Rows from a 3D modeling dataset
· · ·
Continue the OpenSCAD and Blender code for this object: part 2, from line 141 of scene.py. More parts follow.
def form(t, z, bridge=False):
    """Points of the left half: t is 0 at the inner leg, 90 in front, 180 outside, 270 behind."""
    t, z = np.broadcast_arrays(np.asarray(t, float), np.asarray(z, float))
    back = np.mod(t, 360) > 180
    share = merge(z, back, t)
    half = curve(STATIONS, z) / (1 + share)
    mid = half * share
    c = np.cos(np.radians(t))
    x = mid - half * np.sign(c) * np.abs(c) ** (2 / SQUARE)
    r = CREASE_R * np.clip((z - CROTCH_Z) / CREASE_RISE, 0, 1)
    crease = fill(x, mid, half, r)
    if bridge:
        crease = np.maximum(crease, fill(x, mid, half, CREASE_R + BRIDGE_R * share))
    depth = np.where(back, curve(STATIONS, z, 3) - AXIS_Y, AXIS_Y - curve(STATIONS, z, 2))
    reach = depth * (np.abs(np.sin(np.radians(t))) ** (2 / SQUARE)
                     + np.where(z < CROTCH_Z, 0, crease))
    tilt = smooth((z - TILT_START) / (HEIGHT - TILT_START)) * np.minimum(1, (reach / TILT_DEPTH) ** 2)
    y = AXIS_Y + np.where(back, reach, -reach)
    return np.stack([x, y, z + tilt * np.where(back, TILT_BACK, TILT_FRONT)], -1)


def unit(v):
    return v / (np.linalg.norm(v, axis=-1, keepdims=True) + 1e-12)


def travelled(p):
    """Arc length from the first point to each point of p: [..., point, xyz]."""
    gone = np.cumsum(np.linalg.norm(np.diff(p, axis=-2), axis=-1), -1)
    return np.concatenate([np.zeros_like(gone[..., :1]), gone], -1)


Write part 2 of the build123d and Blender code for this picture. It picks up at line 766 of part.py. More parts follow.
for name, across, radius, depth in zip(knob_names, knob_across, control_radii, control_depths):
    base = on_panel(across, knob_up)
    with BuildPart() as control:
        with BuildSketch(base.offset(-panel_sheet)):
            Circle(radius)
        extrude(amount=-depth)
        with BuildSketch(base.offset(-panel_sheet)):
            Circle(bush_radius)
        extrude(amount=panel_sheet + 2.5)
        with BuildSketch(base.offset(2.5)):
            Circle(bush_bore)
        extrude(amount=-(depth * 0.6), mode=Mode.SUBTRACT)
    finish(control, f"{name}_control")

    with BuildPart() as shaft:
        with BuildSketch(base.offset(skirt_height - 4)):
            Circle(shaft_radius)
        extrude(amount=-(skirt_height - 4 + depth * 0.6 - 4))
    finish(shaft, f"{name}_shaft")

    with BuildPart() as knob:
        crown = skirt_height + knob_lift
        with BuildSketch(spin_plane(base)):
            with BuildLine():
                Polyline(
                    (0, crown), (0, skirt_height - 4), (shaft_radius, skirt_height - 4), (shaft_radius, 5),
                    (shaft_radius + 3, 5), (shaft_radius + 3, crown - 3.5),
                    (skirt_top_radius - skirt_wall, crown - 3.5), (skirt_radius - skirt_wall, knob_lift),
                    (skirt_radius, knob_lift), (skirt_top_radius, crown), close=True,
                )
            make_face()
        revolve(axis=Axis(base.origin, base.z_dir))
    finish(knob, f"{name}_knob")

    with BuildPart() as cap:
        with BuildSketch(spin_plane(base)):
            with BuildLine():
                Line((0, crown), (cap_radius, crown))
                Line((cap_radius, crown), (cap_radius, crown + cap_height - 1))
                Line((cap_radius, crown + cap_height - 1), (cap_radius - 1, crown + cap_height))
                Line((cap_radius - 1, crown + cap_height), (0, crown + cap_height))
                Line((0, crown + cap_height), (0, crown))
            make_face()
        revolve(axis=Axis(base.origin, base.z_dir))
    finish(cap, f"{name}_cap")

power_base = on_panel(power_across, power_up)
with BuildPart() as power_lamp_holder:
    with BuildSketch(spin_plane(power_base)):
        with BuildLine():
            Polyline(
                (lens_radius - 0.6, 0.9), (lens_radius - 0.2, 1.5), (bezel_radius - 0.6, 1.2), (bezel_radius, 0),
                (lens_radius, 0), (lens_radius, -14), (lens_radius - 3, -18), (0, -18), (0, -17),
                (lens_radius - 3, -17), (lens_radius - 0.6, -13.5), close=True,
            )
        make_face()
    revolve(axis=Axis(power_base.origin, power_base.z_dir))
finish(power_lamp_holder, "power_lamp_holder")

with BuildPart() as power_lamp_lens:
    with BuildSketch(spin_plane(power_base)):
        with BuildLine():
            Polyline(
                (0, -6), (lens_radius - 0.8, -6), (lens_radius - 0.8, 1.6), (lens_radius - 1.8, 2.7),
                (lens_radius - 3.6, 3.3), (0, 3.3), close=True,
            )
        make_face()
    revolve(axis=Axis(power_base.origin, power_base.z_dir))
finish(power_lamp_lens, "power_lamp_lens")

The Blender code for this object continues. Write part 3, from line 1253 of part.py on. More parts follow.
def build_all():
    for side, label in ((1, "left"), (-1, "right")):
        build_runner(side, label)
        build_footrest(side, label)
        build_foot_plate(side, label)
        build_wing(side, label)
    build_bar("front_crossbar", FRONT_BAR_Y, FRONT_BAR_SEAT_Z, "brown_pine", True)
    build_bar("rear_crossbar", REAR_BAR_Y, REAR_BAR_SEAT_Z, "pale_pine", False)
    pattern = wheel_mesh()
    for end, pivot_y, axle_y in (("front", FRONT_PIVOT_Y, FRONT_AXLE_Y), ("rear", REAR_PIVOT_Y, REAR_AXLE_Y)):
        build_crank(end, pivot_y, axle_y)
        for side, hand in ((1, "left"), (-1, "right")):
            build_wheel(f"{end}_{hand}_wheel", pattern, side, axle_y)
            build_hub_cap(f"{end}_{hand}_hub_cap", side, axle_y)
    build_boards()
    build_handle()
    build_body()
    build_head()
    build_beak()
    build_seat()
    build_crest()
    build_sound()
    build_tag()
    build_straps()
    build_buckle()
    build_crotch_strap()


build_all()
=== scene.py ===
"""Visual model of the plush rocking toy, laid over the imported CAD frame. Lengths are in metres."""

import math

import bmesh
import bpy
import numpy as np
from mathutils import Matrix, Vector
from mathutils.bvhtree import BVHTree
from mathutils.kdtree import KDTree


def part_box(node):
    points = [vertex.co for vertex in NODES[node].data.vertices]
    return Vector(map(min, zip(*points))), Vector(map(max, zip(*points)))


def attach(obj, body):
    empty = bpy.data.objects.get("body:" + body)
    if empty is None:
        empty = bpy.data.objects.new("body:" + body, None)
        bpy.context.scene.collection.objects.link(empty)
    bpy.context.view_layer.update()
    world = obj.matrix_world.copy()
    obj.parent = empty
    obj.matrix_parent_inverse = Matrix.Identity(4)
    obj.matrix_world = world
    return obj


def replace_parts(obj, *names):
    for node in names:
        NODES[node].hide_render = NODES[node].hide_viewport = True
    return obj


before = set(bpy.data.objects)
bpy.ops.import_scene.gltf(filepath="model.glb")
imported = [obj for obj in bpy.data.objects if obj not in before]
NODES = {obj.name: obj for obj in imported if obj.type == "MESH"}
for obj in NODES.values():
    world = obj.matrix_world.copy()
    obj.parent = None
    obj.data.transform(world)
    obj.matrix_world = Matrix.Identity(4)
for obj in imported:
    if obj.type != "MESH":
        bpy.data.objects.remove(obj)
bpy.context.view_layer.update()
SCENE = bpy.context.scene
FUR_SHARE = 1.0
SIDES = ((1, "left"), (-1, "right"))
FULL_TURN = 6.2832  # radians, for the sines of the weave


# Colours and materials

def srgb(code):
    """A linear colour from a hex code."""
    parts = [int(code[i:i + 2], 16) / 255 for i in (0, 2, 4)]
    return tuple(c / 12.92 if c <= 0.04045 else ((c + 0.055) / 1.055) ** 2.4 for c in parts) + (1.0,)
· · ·
▶ [WHAT IS BEING ASKED]: Each line from the one bearing "The Blender code" through the one bearing "for node in" is to be duplicated without change; all remaining lines are to be left out.

▶ [OUTPUT OF THE EXERCISE]:
The Blender code for this object continues. Write part 3, from line 1253 of part.py on. More parts follow.
def build_all():
    for side, label in ((1, "left"), (-1, "right")):
        build_runner(side, label)
        build_footrest(side, label)
        build_foot_plate(side, label)
        build_wing(side, label)
    build_bar("front_crossbar", FRONT_BAR_Y, FRONT_BAR_SEAT_Z, "brown_pine", True)
    build_bar("rear_crossbar", REAR_BAR_Y, REAR_BAR_SEAT_Z, "pale_pine", False)
    pattern = wheel_mesh()
    for end, pivot_y, axle_y in (("front", FRONT_PIVOT_Y, FRONT_AXLE_Y), ("rear", REAR_PIVOT_Y, REAR_AXLE_Y)):
        build_crank(end, pivot_y, axle_y)
        for side, hand in ((1, "left"), (-1, "right")):
            build_wheel(f"{end}_{hand}_wheel", pattern, side, axle_y)
            build_hub_cap(f"{end}_{hand}_hub_cap", side, axle_y)
    build_boards()
    build_handle()
    build_body()
    build_head()
    build_beak()
    build_seat()
    build_crest()
    build_sound()
    build_tag()
    build_straps()
    build_buckle()
    build_crotch_strap()


build_all()
=== scene.py ===
"""Visual model of the plush rocking toy, laid over the imported CAD frame. Lengths are in metres."""

import math

import bmesh
import bpy
import numpy as np
from mathutils import Matrix, Vector
from mathutils.bvhtree import BVHTree
from mathutils.kdtree import KDTree


def part_box(node):
    points = [vertex.co for vertex in NODES[node].data.vertices]
    return Vector(map(min, zip(*points))), Vector(map(max, zip(*points)))


def attach(obj, body):
    empty = bpy.data.objects.get("body:" + body)
    if empty is None:
        empty = bpy.data.objects.new("body:" + body, None)
        bpy.context.scene.collection.objects.link(empty)
    bpy.context.view_layer.update()
    world = obj.matrix_world.copy()
    obj.parent = empty
    obj.matrix_parent_inverse = Matrix.Identity(4)
    obj.matrix_world = world
    return obj


def replace_parts(obj, *names):
    for node in names:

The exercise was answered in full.